:: Your instructions ::
Quote every line from the top of the listing down to and including the line that contains "from one rod.".

:: Dataset ::
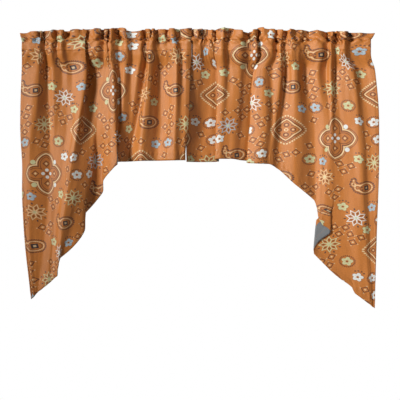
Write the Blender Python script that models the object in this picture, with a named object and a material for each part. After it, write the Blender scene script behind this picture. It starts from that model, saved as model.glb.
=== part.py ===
"""Window swag: two gathered cloth panels that hang side by side from one rod.

Metres, +Z up, the front of the cloth towards -Y. The origin is on the rod's axis, at mid width.
Each panel is one cut of cloth: a ruffled heading with an empty rod pocket, and a swag below it
whose hem is level at mid window and runs down to a long tail at the outer side.
"""

from collections import namedtuple

import bmesh
import bpy
from mathutils import Vector

MM = 0.001

# Cloth and seams
CLOTH = 1.6 * MM
SEAM_GAP = 0.3 * MM
LAYER_OFFSET = CLOTH / 2 + 0.2 * MM

# Rod pocket, measured from the rod's axis
POCKET_HALF_HEIGHT = 17 * MM
STITCH_BAND = 2 * MM
WALL_HALF_HEIGHT = 9.5 * MM
WALL_DEPTH = 11 * MM
PLEAT_DEPTH = 9 * MM
FRONT_SWELL = 0.3
BACK_SWELL = 0.15
CROWN_FLARE = 1.2

# Heights at which the fold lines are given: below the pocket, in the gathers, half way down the
# valance, at its hem, half way down the tail and at the tail's tip
LEVELS = (-21, -88, -251, -384, -583, -860)

COLUMNS_PER_FOLD = 2
SWAG_ROWS = 16
STRAIGHT_TOP = 4 * MM
ROW_CROWDING = 1.15
TANGENT_SHARE = 0.9

# One row for each fold line, from the outer side hem to the inner one, in millimetres: its place
# across the window and how far it stands proud at each level, the height of its hem, and the
# height of the heading's crown above it. A line whose hem is level ends at the fourth level.
Fold = namedtuple("Fold", "line across proud hem crown")

LEFT_FOLDS = (
    Fold("outer hem", (-587, -590, -595, -589, -579, -553), (2, 0, -8, -10, -5, -2), -844, 38),
    Fold("outer ridge", (-529, -532, -559, -572, -562, -536), (9, 14, 12, 5, 3, 1), -824, 45),
    Fold("tail valley", (-509, -512, -519, -515, -512, -522), (-9, -12, -17, -17, -14, -4), -806, 45),
    Fold("tail rib", (-489, -489, -495, -495, -495, -511), (7, 8, 0, -9, -9, 0), -795, 50),
    Fold("tail groove", (-472, -462, -465, -475, -482, -498), (-8, -11, -8, -2, -3, -3), -786, 51),
    Fold("tail swell", (-456, -439, -442, -452, -469, -492), (7, 7, 7, 7, 6, 3), -778, 48),
    Fold("long fold foot", (-439, -424, -422, -436, -462, -487), (-8, -2, 10, 14, 12, 4), -772, 48),
    Fold("long fold", (-392, -381, -388, -411, -449, -480), (9, 24, 30, 30, 22, 8), -764, 51),
    Fold("long fold back", (-372, -369, -376, -396, -436, -503), (-8, -9, -2, 2, 0, -12), -720, 51),
    Fold("first cascade", (-339, -336, -349, -362, -379, -383), (8, 2, -20, -18, -10, -10), -617, 54),
    Fold("first turn", (-316, -319, -336, -349, -384, -390), (-7, -9, -24, -34, -32, -32), -560, 51),
    Fold("second cascade", (-306, -306, -319, -322, -319, -319), (4, 2, -14, -32, -36, -36), -484, 54),
    Fold("second turn", (-299, -299, -310, -318, -325, -325), (0, 0, -8, -16, -16, -16), -445, 52),
    Fold("front fold", (-291, -288, -284, -270, -268, -268), (9, 15, 22, 26, 24, 24), -394, 52),
    Fold("front fold back", (-266, -266, -268, -289), (-9, -6, -2, -2), -390, 60),
    Fold("inner rib", (-239, -246, -254, -273), (8, 5, -6, -12), -387, 51),
    Fold("inner groove", (-223, -226, -236, -258), (-8, -7, -13, -18), -386, 38),
    Fold("shadow rib", (-193, -203, -223, -246), (8, 5, -16, -22), -386, 51),
    Fold("shadow valley", (-180, -181, -206, -231), (-8, -11, -20, -24), -385, 51),
    Fold("third ridge", (-160, -166, -180, -190), (9, 12, 12, 11), -384, 51),
    Fold("third valley", (-133, -130, -126, -140), (-9, -18, -16, -12), -383, 52),
    Fold("inner ridge", (-76, -76, -80, -83), (9, 17, 20, 20), -383, 54),
    Fold("inner dip", (-60, -60, -60, -63), (-6, 3, 10, 10), -382, 51),
    Fold("inner roll", (-40, -42, -43, -50), (7, 7, 6, 5), -382, 54),
    Fold("inner hem", (-24, -28, -34, -46), (2, 2, 2, 2), -382, 54),
)

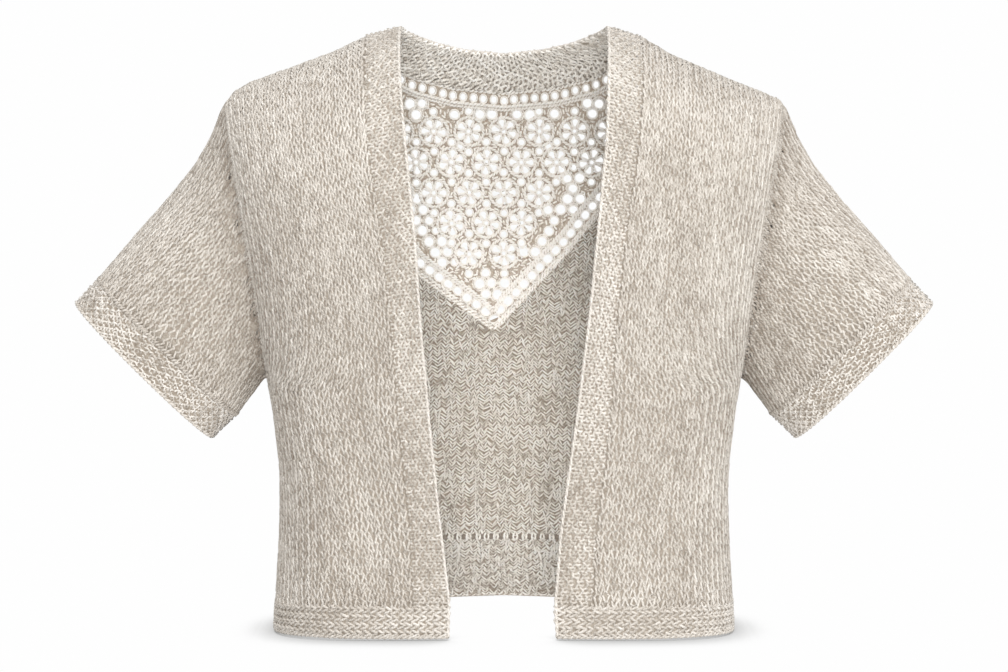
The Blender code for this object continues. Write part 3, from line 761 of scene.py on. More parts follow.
def knit(strands, cloth, style, seed, mask=None, face=+1, rows=None, patch=9.0, tone_bias=0.0, ends=(0.6, 0.6),
         lift=0.0, settle=None, shade=None):
    """Add the yarn of a lattice, one run for each stretch of a row.

    ends is how far loops reach past the first and last rows, and settle, if
    given, moves points that would lie past a panel's edge back onto it."""
    st = STITCH[style]
    cols, count = cloth.size()
    r = np.random.default_rng(seed)
    jx, jy, jz = st["jitter"]
    nodes = 2 * cols + 5
    off = r.normal(0, 1, (3, nodes, count)) * np.array([jx, jy, jz])[:, None, None]
    off = np.clip(off, -2.2 * np.array([jx, jy, jz])[:, None, None], 2.2 * np.array([jx, jy, jz])[:, None, None])
    thick = 1 + np.clip(r.normal(0, 0.07, (nodes, count)), -0.16, 0.16)
    fine = r.uniform(-1, 1, (nodes, count))
    hills = smooth_noise(cols + 2, count + 2, patch, seed + 50)
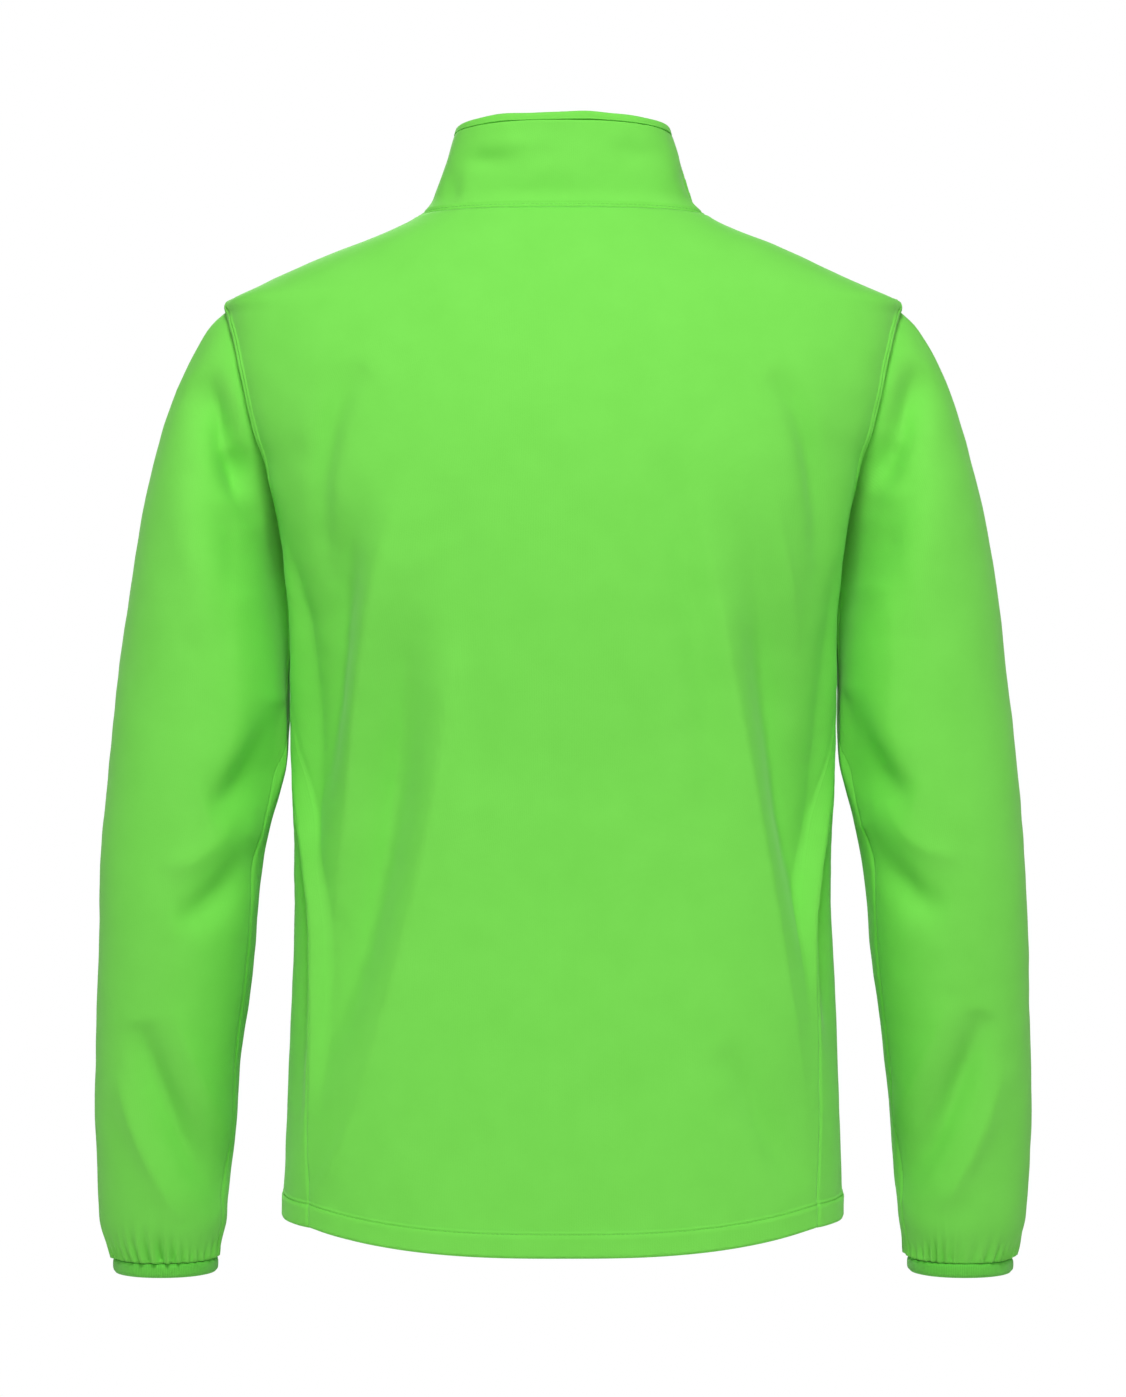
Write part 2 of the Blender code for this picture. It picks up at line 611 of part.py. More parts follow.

:: Answer to this task ::
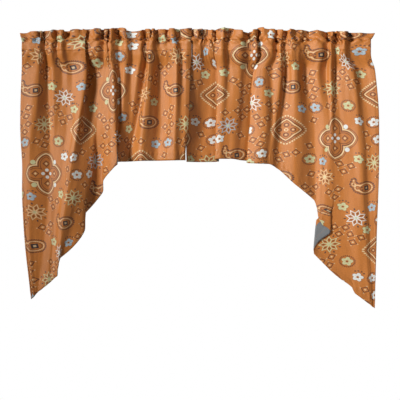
Write the Blender Python script that models the object in this picture, with a named object and a material for each part. After it, write the Blender scene script behind this picture. It starts from that model, saved as model.glb.
=== part.py ===
"""Window swag: two gathered cloth panels that hang side by side from one rod.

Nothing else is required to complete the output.